52. From the above discourse, it will be seen that I am not persuaded to impeach the lease to the 1st respondent. Neither have the petitioners made out a case that they are entitled to the suit land. Their prayers in this regard are hereby dismissed.
Issue 2 : Whether the petitioners deserve any compensation
53. It is a heavy call to ask someone to pay compensation thus the need for proof. If that was not the case then all one would need to do is lodge any sort of claim for compensation, claim that the defendant is liable, and get paid. In our case, if at all the petitioners were entitled to compensation, then they needed to demonstrate three things. First, that they were resident on the land; secondly, that they were illegally evicted, and thirdly, that they suffered loss. It is of course debatable, whether a trespasser who has been ejected has any right of compensation but I will put that debate aside for the moment.
54. So, have the petitioners proved that they were resident on the suit land ?
55. Save for their oral evidence, I actually have no corroboration of the allegation that the petitioners and the 610 persons that they represent were in occupation of the suit land. There is certainly some evidence of occupation of some parts of the land by some persons, but who these people are, and whether they wish to have any part to play in this petition has not been established to the required standard. For example, there is no ascertainable objective list of who was in occupation of the land at the time that the same was acquired by the Government and at the time that the same was leased to the 1st respondent. In the affidavit of Zacharia Ndege, I have seen Gazette Notice No. 10328 of 15 December 2006, which is a notice for inquiries into compensation by people interested in the parcels of land to be acquired. That notice provides that the inquiry for compensation will be held at Msambweni D.Os office on Tuesday, 30 January 2007 at 9.30am. Every person who was interested in the affected parcels of land was required to deliver to the Commissioner of Lands a written claim for compensation no later than the said date of inquiry. It would probably have helped the case of the petitioners if they had provided evidence that they presented their claims for compensation as required in the Gazette Notice. It would also probably have helped the petitioners if they had taken the trouble to present the minutes of the meeting of 30 January 2007 for it is in this meeting that the claims made would be documented. The petitioners have not demonstrated that they lodged any claim for compensation and neither have they demonstrated that no such meeting was ever held. In other words, I really have nothing before me that is credible enough to allow me to say that a particular person was in actual occupation of the suit land, what sort of residence such person had, and what he/she used to do on the land. There is absolutely nothing. It will be dangerous, given the very thin oral evidence presented, for this court to hold that the 610 persons that this petition is said to be brought for their benefit, had actual residences in the suit land and that they were evicted as alleged.

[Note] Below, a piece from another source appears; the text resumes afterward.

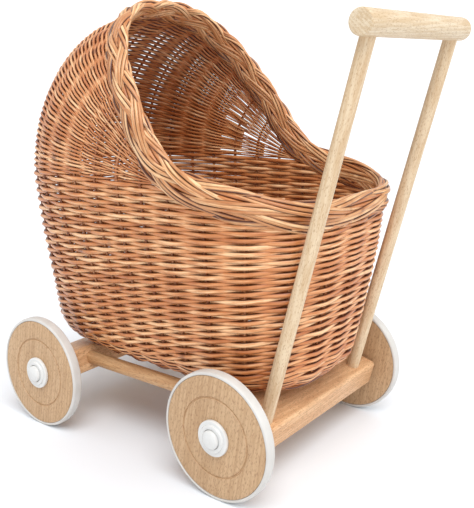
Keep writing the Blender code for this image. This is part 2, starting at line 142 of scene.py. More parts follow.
def span(tree, value, low, high, to_low=0.0, to_high=1.0):
    """Carries low..high smoothly on to to_low..to_high, and holds it there outside."""
    sockets = {"Value": value, "From Min": low, "From Max": high}
    sockets.update({"To Min": to_low, "To Max": to_high})
    return node(tree, "MapRange", sockets, interpolation_type="SMOOTHSTEP").outputs["Result"]


def paint(red, green, blue):
    """A display colour of 0 to 255 as the linear colour that a shader takes."""
    share = np.array((red, green, blue)) / 255
    linear = np.where(share <= 0.04045, share / 12.92, ((share + 0.055) / 1.055) ** 2.4)
    return (*linear.tolist(), 1.0)


def mix(tree, factor, first, second):
    """Two colours mixed by a factor. A Mix node's colour sockets are its inputs 6 and 7."""
    made = tree.nodes.new("ShaderNodeMix")
    made.data_type = "RGBA"
    for socket, value in ((0, factor), (6, first), (7, second)):
        join(tree, value, made.inputs[socket])
    return made.outputs[2]


def bump(tree, shader, height, strength, depth):
    """Small relief from a height between 0 and 1."""
    sockets = {"Height": height, "Strength": strength, "Distance": depth}
    join(tree, node(tree, "Bump", sockets).outputs["Normal"], shader.inputs["Normal"])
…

56. Apart from the oral evidence, what the petitioners presented were forms filled by the petitioners themselves, where they themselves said what they occupied and what they lost. These forms have not been verified by any independent person. In fact, even the person who countersigned the forms did not himself verify the correctness of the information provided there. There is no valuation report nor any other report to support what is filled in those forms. Those forms, I am afraid, are not credible enough to say that they demonstrate the correct position that was there on the ground before the alleged eviction. I have in fact no evidence of eviction at all. It is only claimed by the petitioners that there was an eviction in the year 2008. There is no report from a chief, police officer, or anything that would support the claim of eviction. I would suppose that evicting and flattening six whole villages in a country such as ours would have invited the press or even the involvement of the area Member of Parliament or the Councillor of the area at that time. I have no press report, no evidence of any complaint of eviction, and no Parliamentary complaint. It was said that people were injured and two even died. I have no treatment records of any person and no certificate of death. In other words, I have absolutely nothing to demonstrate any eviction of the petitioners from the six villages that they claim existed.
57. The 1st respondent has denied any eviction took place in the year 2008. It was incumbent of the petitioners to demonstrate and prove that there was an eviction as alleged. One would expect that the date of such momentous event would be etched in the memory of the petitioners or at least some of them. Even the petition itself does not have a date of when the alleged eviction took place. All that is said is that the events took place “around the year 2007.” The supporting affidavit of Kassim Ali Kama provided no date of any eviction. The statements of the petitioners witness also have no dates of the alleged event. The witnesses merely stated that the eviction took place in the year 2008. I am afraid that I have absolutely nothing to support the allegation of eviction. I regret to tell the petitioners that I am unable to hold that they were evicted as alleged or at all. With that holding, it is not even necessary for me to enter into a debate on whether or not the petitioners deserve compensation pursuant to the holding in the case of Mitu-Bell vs Kenya Airports Authority for the petitioners have failed to present facts to show that they were indeed on the suit land and that they were evicted or that they suffered any loss pursuant to an eviction.
58. Given the above, I have no basis to order any compensation to the petitioners.
Issue 3 : Whether the petitioners are entitled to the other prayers
59. The other prayer is for a livestock and crop valuation and assessment report carried out by the Ministry of Agriculure Kwale in respect of the properties of the petitioners to be provided. I have no evidence that there was ever any valuation done so that there may be a report to be presented. There is no evidence provided of when such valuation was done, and who did it, so that we can presume that there is a report for which an order can be made for its production. This court cannot issue an order in vain. I need not go any further than this. This prayer is disallowed.
60. I know that there were other smaller issues raised such that the petition is res judicata. It is not necessary to delve into these given that I am not persuaded as to the merits of the petition.
61. It will be seen from the above that I am not persuaded that this petition has any merit. It is hereby dismissed. The only issue left that I need to address is costs. I award costs to the 1st and 3rd – 9th respondents. I do not see how the 2nd respondent can justify any entitlement to costs given the ambivalent position that it took in these proceedings.
62. Judgment accordingly.
DATED AND DELIVERED THIS 13TH DAY OF JANUARY 2022.